Stovetop Macaroni and Cheese

America’s Test Kitchen

2 large eggs

1 (12 oz) can evaporated milk (buttermilk)

1/4 tsp hot pepper sauce (I used more like 1/2 tsp)

1/2 tsp salt (plus more for salting the water)

1/4 tsp ground black pepper

1 tsp dry mustard, dissolved in 1 tsp water

1/2 pound elbow macaroni

4 tbsp unsalted butter

12 oz sharp cheddar, American, or Monterey Jack cheese, grated

Bread crumbs, enough to top (optional)

Mix the eggs, evaporated milk, pepper sauce, salt, pepper, and mustard mixture in a small bowl. Set aside.

Bring 2 quarts of water to a boil, then add the macaroni and some salt.
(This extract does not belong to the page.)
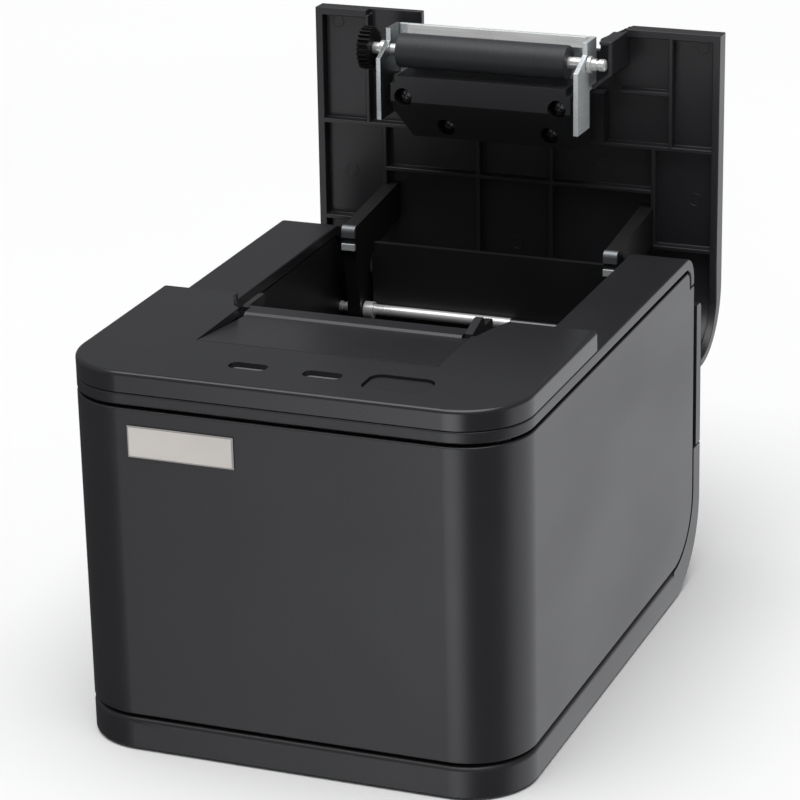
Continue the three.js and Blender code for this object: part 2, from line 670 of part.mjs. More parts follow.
function platenHolder() {
  const holder = join(
    prism('x', outline([[2.7, 88.7], [8.6, 88.7], [22, 97.8], [22, 114.2], [2.7, 114.2]]), [-33.6, 26.8]),
    block([-32, 25.3], [0.4, 3], [88.7, 102.7]),
    block([26.5, 31], [6, 22.2], [109, 114.2]),
  );
  const corner = prism('z', outline([[-50, 11.7], [-33.6, 11.7], [-29.3, 22.4], [-29.3, 30], [-50, 30]]), [80, 120]);
  let shaped = cut(holder, corner);
  for (const [x, y, face] of HOLDER_SCREWS) {
    shaped = cut(shaped, rod('z', 3, [80, face + 2], x, y), rod('z', 1.5, [80, 120], x, y, 12));
  }
  return shaped;
}

function bushing(range) {
  const bore = rod('x', PLATEN_SHAFT_RADIUS + PLATEN_CLEARANCE, THROUGH, PLATEN.y, PLATEN.z);
  return cut(rod('x', 2.7, range, PLATEN.y, PLATEN.z), bore);
}

function addCover() {
  place(cover, 'paper_cover', paperCover(), casingBlack);
  place(cover, 'platen_bracket', platenBracket(), steel);
  place(cover, 'platen_holder', platenHolder(), innerBlack);
  HOLDER_SCREWS.forEach(([x, y, face], index) => {
    const screw = join(rod('z', 2.6, [face + 0.2, face + 1.7], x, y, 16), rod('z', 1.2, [face + 1.5, 113.8], x, y, 12));
    place(cover, `holder_screw_${index + 1}`, screw, steel);
  });
  place(cover, 'fixed_knife', fixedKnife(), steel);
  ARMS.forEach(([low, high], index) => {
    place(cover, `arm_stop_${index + 1}`, armStop([low, high]), steel);
  });
  place(cover, 'platen_bushing_left', bushing(BUSHINGS[0]), darkSteel);
  place(cover, 'platen_bushing_right', bushing(BUSHINGS[1]), darkSteel);
}

function addPlaten() {
  const bore = PLATEN_SHAFT_RADIUS + PLATEN_CLEARANCE;
  const tube = rod('x', RUBBER_RADIUS, RUBBER_X, PLATEN.y, PLATEN.z, 24);
  const hollow = cut(tube, rod('x', bore, THROUGH, PLATEN.y, PLATEN.z));
  place(cover, 'platen_shaft', rod('x', PLATEN_SHAFT_RADIUS, PLATEN_SHAFT_X, PLATEN.y, PLATEN.z), steel);
  place(cover, 'platen_rubber', hollow, rubber);
  place(cover, 'platen_gear', spurGear(PLATEN_TEETH, PLATEN, 0, bore), gearBlack);
}

addCasing();
addElectronics();
addMechanism();
addCover();
addPlaten();

export default printer;
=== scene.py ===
"""The looks of a desktop receipt printer with its cover open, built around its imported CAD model.

Lengths are in millimetres inside this script, and each finished mesh is scaled to metres.
"""

import json
import math

import bmesh
import bpy
from mathutils import Matrix, Vector

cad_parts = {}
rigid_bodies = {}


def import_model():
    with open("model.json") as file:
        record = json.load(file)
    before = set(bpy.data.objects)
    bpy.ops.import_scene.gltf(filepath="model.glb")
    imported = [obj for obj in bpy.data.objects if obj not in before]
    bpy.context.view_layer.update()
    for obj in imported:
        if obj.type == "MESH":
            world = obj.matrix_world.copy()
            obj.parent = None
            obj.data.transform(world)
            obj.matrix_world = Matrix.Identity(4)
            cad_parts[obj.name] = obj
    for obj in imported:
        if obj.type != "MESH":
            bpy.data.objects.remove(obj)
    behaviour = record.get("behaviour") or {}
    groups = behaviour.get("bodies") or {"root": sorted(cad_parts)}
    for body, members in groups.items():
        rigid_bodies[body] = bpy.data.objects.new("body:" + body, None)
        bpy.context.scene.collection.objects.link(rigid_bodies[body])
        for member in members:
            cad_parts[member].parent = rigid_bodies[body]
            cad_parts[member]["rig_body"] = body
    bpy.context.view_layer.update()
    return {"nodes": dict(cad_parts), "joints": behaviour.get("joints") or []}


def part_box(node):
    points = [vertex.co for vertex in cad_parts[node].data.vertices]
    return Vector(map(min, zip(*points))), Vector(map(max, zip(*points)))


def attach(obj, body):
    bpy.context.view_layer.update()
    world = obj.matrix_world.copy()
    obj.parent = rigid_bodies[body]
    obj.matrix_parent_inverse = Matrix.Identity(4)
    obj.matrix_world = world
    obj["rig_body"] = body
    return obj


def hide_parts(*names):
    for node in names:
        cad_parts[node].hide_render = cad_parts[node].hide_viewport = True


MM = 0.001
X = Vector((1, 0, 0))
Z = Vector((0, 0, 1))

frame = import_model()


def span(node):
    """The lowest and highest corners of a CAD node, in millimetres."""
    low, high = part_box(node)
    return low / MM, high / MM


def middle(low, high):
    """The middle of a box: x, y and z."""
    return [(a + b) / 2 for a, b in zip(low, high)]


# ---------- driving dimensions ----------
# These are read from the frame.
shell_low, shell_high = span("outer_shell")
tray_low, tray_high = span("base_tray")
cap_low, cap_high = span("front_cap")
panel_low, panel_high = span("rear_panel")
HALF_WIDTH = shell_high.x
FRONT = shell_low.y
REAR = tray_high.y
SHELL_REAR = shell_high.y
SHELL_BOTTOM, SHELL_TOP = shell_low.z, shell_high.z
BELT_TOP = span("top_frame")[1].z
CAP_BOTTOM, CAP_TOP, CAP_REAR = cap_low.z, cap_high.z, cap_high.y
BASE_BOTTOM, BASE_REAR_TOP = tray_low.z, tray_high.z
SHAFT_RADIUS = (span("hinge_shaft")[1].y - span("hinge_shaft")[0].y) / 2

# These are not, apart from the terms that build on the ones above.
SEAM = 1.0  # shadow groove between the casing's parts
BELT_BOTTOM = SHELL_TOP + SEAM
BAND_TOP = SHELL_BOTTOM - SEAM
CORNER = 20.0  # vertical corners at the front
WALL = 2.2  # side walls
BIN_WALL = 2.0
SKIN = 2.5  # base, cap, rear panel and cover
SHELL_REAR_RADIUS = 20.0
TOP_REAR_RADIUS = 8.0
BASE_REAR_RADIUS = 27.0
OPENING = (Vector((-49.2, -24, 0)), Vector((49.6, REAR, 0)))  # the hole in the deck
LAMPS = ("power_lamp_window", "error_lamp_window")
SOCKETS = ("power_jack", "usb_port", "drawer_port", "switch_housing")
SOCKET_MARGIN = 0.3
CONTACT_SPACING = 1.27
JACK_PIN = (-38.5, 55)  # x and z of the pin in the power socket
SHAFT_CLEARANCE = 0.15
PLATEN_RADIUS = 1.9  # the platen shaft's
NEAR = 0.01  # points closer than this count as level with each other

# The cover's dimensions are those of the shut cover.
COVER_FRONT = -14.7
COVER_BEND_RADIUS = 22
COVER_RIM = 6  # how far the side and front rims reach below the top
RIM_INSIDE = 66  # x of the side rims' inner faces
RIM_BEND_HEIGHT = 17.4  # of the side rims' inner bend, which is a flattened arc
RIB_DEPTH = (CAP_TOP - COVER_RIM, CAP_TOP - 2)  # the heights between which the ribs lie
ARMS = ((-45.5, -41), (42.5, 47))  # the x ranges of the two arms
EJECTOR_MARKS = ((62, -9.5), (-62, -9.5), (60, 40), (-58, 40), (0, 60), (29, 30), (-29, 30))

hinge = next(j for j in frame["joints"] if j["name"] == "cover_hinge")
HINGE = Vector(hinge["pos_m"]) / MM
OPEN_ANGLE = math.radians(hinge["range_deg"][1])
TO_OPEN = (
    Matrix.Translation(HINGE)
    @ Matrix.Rotation(-OPEN_ANGLE, 4, "X")
    @ Matrix.Translation(-HINGE)
)


def closed_span(node):
    """The corners of one of the cover's CAD nodes as it lies when the cover is shut."""
    back = TO_OPEN.inverted()
    points = [back @ (v.co / MM) for v in frame["nodes"][node].data.vertices]
    low = Vector([min(p[i] for p in points) for i in range(3)])
    high = Vector([max(p[i] for p in points) for i in range(3)])
    return low, high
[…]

Cook until almost tender but still a little firm to the bite (around 6 minutes). Drain and return to the pan over low heat. Add butter and toss to melt.
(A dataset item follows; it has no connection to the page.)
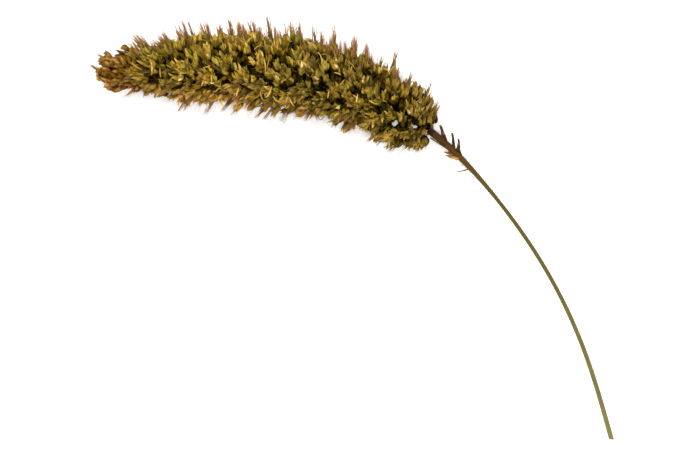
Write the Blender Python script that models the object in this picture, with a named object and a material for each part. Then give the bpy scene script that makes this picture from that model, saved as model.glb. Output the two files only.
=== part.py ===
"""Foxtail grass seed head on its cut stalk, lying on a flat surface as picked.

Seen from above, the spike lies along X with its tip at -X, and its stalk arches away towards +X and -Y.
The surface it lies on is z = 0. All sizes below are in millimetres, and become metres where a mesh is made.
"""

import math

import bmesh
import bpy
import numpy as np
from mathutils import Vector

MM = 0.001

# The middle line of spike and stalk, tip first: across, along and height above the surface.
MIDDLE_LINE = (
    (-59.5, 36.8, 7.2),
    (-41.9, 39.1, 7.8),
    (-23.0, 37.9, 8.0),
    (-6.8, 35.5, 8.0),
    (7.6, 30.8, 7.8),
    (21.3, 22.1, 7.1),
    (33.6, 9.4, 5.5),
    (45.9, -7.8, 3.6),
    (55.3, -26.9, 1.8),
    (62.3, -49.1, 0.58),
)
LINE_STEP = 0.25

# The spike's outer surface, where the grains end: share of its length, and share of its radius.
HEAD_LENGTH = 84.0
HEAD_RADIUS = 9.0
HEAD_PROFILE = (
    (0.0, 0.06),
    (0.012, 0.26),
    (0.04, 0.43),
    (0.11, 0.58),
    (0.20, 0.76),
    (0.32, 0.93),
    (0.50, 1.0),
    (0.68, 0.98),
    (0.82, 0.90),
    (0.92, 0.74),
    (1.0, 0.36),
)

# The core that the grains stand out of, so far inside the outer surface and nearly a point at its tip.
CORE_INSET = 3.0
THINNEST_CORE = 0.5
CORE_SPAN = (0.03, 0.985)
CORE_TIP_RADIUS = 0.3
CORE_RINGS = 26
CORE_SIDES = 12

# Clusters of grains on short side branches, in a spiral round the spike.
CLUSTERS = 108
CLUSTER_SPAN = (0.0, 0.99)
SPARSE_RADIUS = 4.5
GOLDEN_ANGLE = math.radians(137.508)
GRAINS_A_CLUSTER = 3
GRAIN_LENGTH = 5.2
GRAIN_WIDTH = 2.8
GRAIN_SIDES = 4
GRAIN_BELLY = 0.66
CLUSTER_SPREAD = 1.7
SPREAD_RANGE = (0.9, 1.1)
TURN_RANGE = (-0.25, 0.25)
REACH_RANGE = (-0.5, 0.3)
WIDTH_RANGE = (0.92, 1.06)
ROOT_SPREAD = 0.4
DEEPEST_ROOT = 0.6
SMALLEST_GRAIN = 0.72
FULL_SIZE_RADIUS = 7.0

# Grains lean towards the tip: share of the length, and angle from square to the spike.
LEAN = (
    (0.02, math.radians(72)),
    (0.22, math.radians(34)),
    (0.85, math.radians(34)),
    (1.0, math.radians(-24)),
)

# Bristles stand out between the grains, one to a cluster.
BRISTLE_WIDTH = 0.42
BRISTLE_SIDES = 3
BRISTLE_REACH = 3.1
BRISTLE_RANGE = (0.75, 1.15)
BRISTLE_SPLAY = 0.22
BRISTLE_START = 0.55
BRISTLE_BELLY = 0.2
LOWEST_BRISTLE = 0.3
SEED = 11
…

Pour egg mixture over buttered noodles along with three-quarters of the cheese. Stir until thoroughly combined and the cheese starts to melt. Gradually add the remaining milk mixture and cheese, stirring constantly, until mixture is hot and creamy (about 5 minutes). Serve immediately, or….

Turn on your broiler. Pour the macaroni and cheese into a 9×9 ovenproof dish and top with bread crumbs. Broil until crumbs turn deep brown (anywhere from 1 to 5 minutes, depending on your broiler strength and how far away the dish is from the heat).